──────── RAW DATA ────────
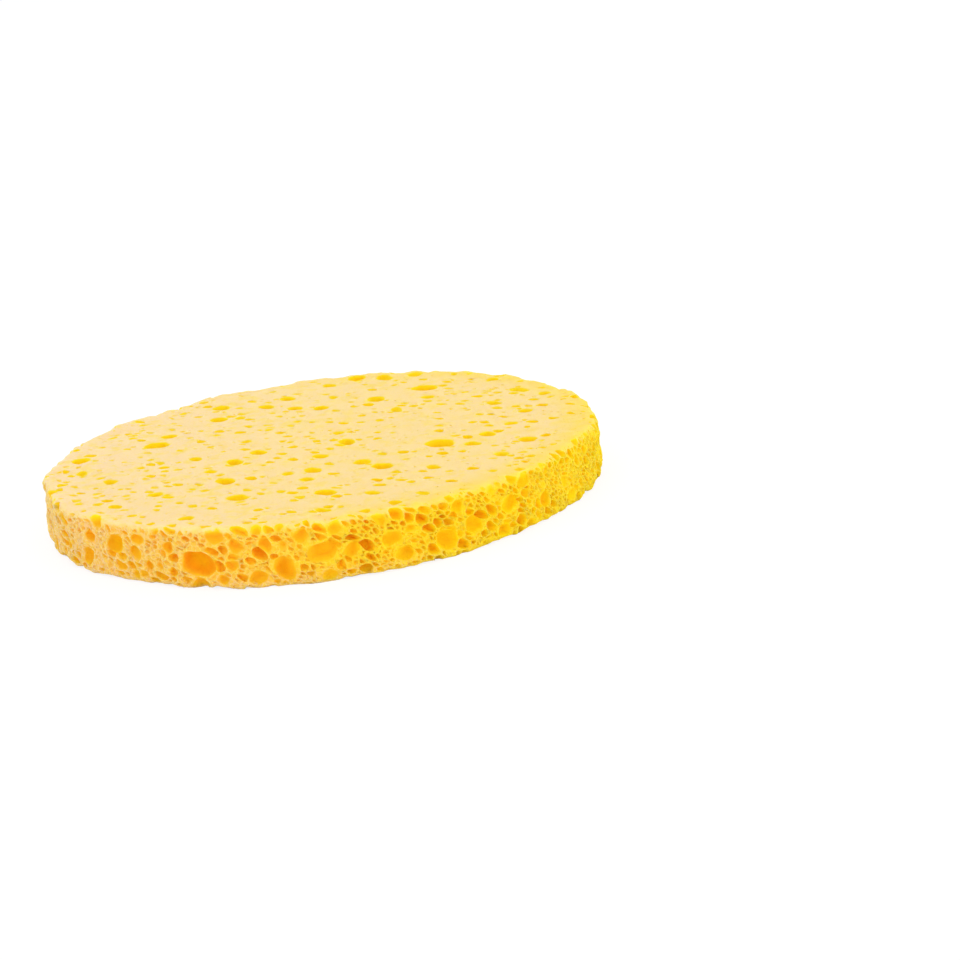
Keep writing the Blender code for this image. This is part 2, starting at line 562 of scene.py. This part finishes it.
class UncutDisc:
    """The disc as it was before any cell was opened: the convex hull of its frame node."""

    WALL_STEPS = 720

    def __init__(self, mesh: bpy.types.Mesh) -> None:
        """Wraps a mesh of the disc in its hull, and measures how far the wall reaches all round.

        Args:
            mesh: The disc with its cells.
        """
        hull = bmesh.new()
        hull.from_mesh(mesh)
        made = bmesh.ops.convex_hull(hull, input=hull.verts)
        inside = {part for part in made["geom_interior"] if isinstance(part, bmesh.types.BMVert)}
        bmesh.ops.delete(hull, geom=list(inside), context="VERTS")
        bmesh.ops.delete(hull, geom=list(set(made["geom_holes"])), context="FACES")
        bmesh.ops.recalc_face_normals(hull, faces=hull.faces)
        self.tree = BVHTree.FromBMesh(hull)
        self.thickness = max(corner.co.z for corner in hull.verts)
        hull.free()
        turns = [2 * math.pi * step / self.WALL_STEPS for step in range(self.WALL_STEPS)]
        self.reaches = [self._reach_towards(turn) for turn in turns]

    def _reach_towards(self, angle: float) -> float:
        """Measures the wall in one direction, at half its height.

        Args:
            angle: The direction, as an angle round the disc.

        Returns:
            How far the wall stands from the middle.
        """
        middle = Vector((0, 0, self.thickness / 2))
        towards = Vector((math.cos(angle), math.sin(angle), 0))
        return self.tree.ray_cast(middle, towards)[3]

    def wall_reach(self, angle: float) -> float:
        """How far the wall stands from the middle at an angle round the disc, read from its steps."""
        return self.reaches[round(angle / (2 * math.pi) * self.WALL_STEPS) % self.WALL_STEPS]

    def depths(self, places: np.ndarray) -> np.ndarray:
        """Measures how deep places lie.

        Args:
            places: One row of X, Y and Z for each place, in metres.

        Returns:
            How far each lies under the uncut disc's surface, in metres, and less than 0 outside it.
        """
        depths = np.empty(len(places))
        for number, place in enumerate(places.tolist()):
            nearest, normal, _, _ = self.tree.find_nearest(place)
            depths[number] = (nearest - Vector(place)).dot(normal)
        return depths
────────
_YOUR OBJECTIVE_
Each line from the start of the listing above through the line containing "places: One row" should be copied exactly, please, with no other lines added.

_THE RESULT_
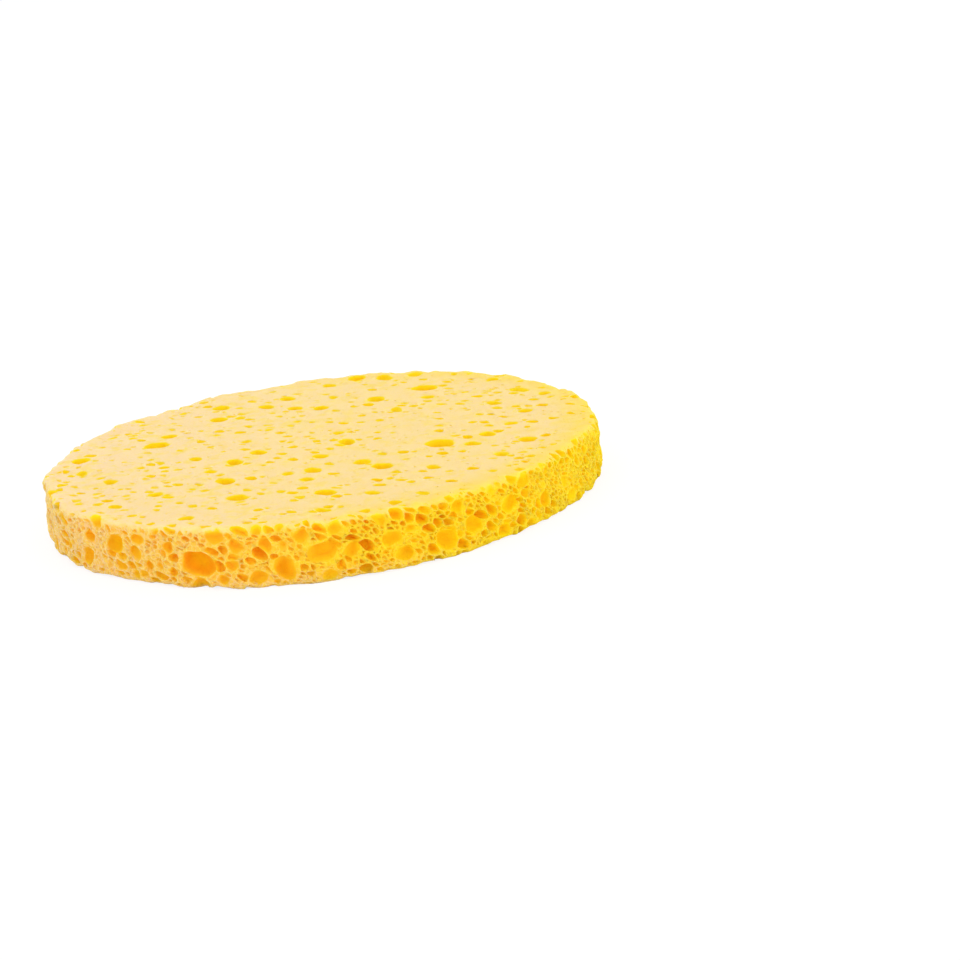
Keep writing the Blender code for this image. This is part 2, starting at line 562 of scene.py. This part finishes it.
class UncutDisc:
    """The disc as it was before any cell was opened: the convex hull of its frame node."""

    WALL_STEPS = 720

    def __init__(self, mesh: bpy.types.Mesh) -> None:
        """Wraps a mesh of the disc in its hull, and measures how far the wall reaches all round.

        Args:
            mesh: The disc with its cells.
        """
        hull = bmesh.new()
        hull.from_mesh(mesh)
        made = bmesh.ops.convex_hull(hull, input=hull.verts)
        inside = {part for part in made["geom_interior"] if isinstance(part, bmesh.types.BMVert)}
        bmesh.ops.delete(hull, geom=list(inside), context="VERTS")
        bmesh.ops.delete(hull, geom=list(set(made["geom_holes"])), context="FACES")
        bmesh.ops.recalc_face_normals(hull, faces=hull.faces)
        self.tree = BVHTree.FromBMesh(hull)
        self.thickness = max(corner.co.z for corner in hull.verts)
        hull.free()
        turns = [2 * math.pi * step / self.WALL_STEPS for step in range(self.WALL_STEPS)]
        self.reaches = [self._reach_towards(turn) for turn in turns]

    def _reach_towards(self, angle: float) -> float:
        """Measures the wall in one direction, at half its height.

        Args:
            angle: The direction, as an angle round the disc.

        Returns:
            How far the wall stands from the middle.
        """
        middle = Vector((0, 0, self.thickness / 2))
        towards = Vector((math.cos(angle), math.sin(angle), 0))
        return self.tree.ray_cast(middle, towards)[3]

    def wall_reach(self, angle: float) -> float:
        """How far the wall stands from the middle at an angle round the disc, read from its steps."""
        return self.reaches[round(angle / (2 * math.pi) * self.WALL_STEPS) % self.WALL_STEPS]

    def depths(self, places: np.ndarray) -> np.ndarray:
        """Measures how deep places lie.

        Args:
            places: One row of X, Y and Z for each place, in metres.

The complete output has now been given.